The court will deny the motion to reconsider or clarify its prior ruling.

3. Monetary Sanction: Levine asks for a monetary sanction in the amount of $4,000 against Steady and his counsel to compensate her for opposing this motion. Levine bases this request on CCP § 2030.030, which provides: “To the extent authorized by the chapter governing any particular discovery method or any other provision of this title, the court, after notice to any affected party, person, or attorney, and after opportunity for hearing, may impose the following sanctions against anyone engaging in conduct that is a misuse of the discovery process:….” The sanctions include a monetary sanction “ordering that one engaging in the misuse of the discovery process, or any attorney advising that conduct, or both pay the reasonable expenses, including attorney’s fees, incurred by anyone as a result of that conduct.” CCP § 2030.030(a). It is a misuse of the discovery process to fail to submit to an authorized method of discovery or to unsuccessfully make a motion to limit discovery without substantial justification. CCP § 2023.010(b), (h).

Steady seeks reconsideration of a ruling on his motion for protective order.
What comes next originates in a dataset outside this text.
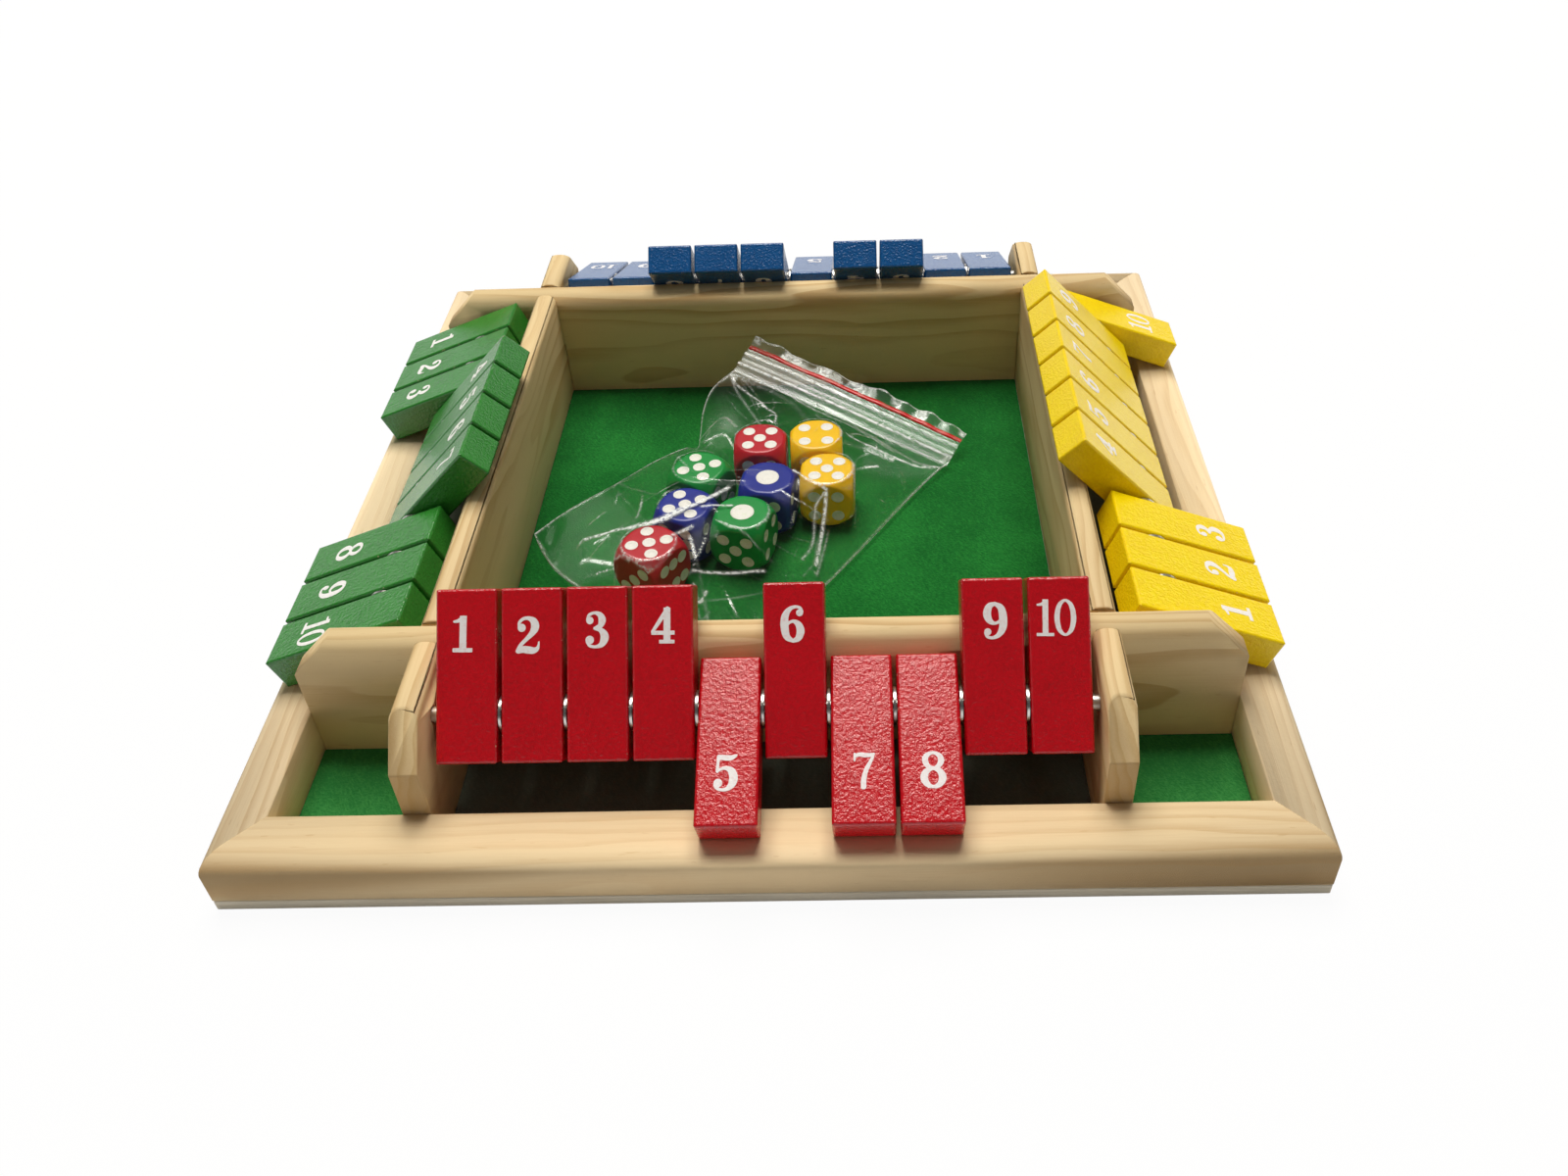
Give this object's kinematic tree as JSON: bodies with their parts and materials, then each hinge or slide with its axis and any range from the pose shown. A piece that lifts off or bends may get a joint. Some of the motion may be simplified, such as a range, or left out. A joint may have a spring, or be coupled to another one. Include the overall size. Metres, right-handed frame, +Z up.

CCP § 2025.420(h) provides that the court shall impose a monetary sanction against any person or attorney who unsuccessfully makes a motion for a protective order, “unless it finds that the one subject to the sanction acted with substantial justification or that other circumstances make the imposition of the sanction unjust.” It follows that CCP § 2025.420(h) authorizes a monetary sanction against a party unsuccessfully moving for reconsideration of a ruling on a motion for protective order without substantial justification.

In its January ruling, the court found that Steady acted with substantial justification in bringing the motion for protective order and the circumstances did not warrant a monetary sanction. The motion to reconsider/clarify is a different matter. Steady had no new information. To the extent he argues the information is new, it is not information he could not have discovered with reasonable diligence and presented at the prior hearing. This motion is not justified and has cost both Levine and the court time and resources.

The court will not impose the requested $4,000 sanction, particularly in light of the meritless argument regarding timeliness of the motion. The court will order that Michael Steady and his attorney, Daniella T. Felix, shall be jointly and severally liable to pay a monetary sanction in the amount of $2,500 to John B. Richards.

4. Order: The court denies third party witness Michael Steady’s motion for clarification and/or reconsideration of the court’s order denying his motion for a protective order. The court orders that Michael Steady and his attorney, Daniella T. Felix, shall pay a monetary sanction in the amount of $2,500 to John B. Richards.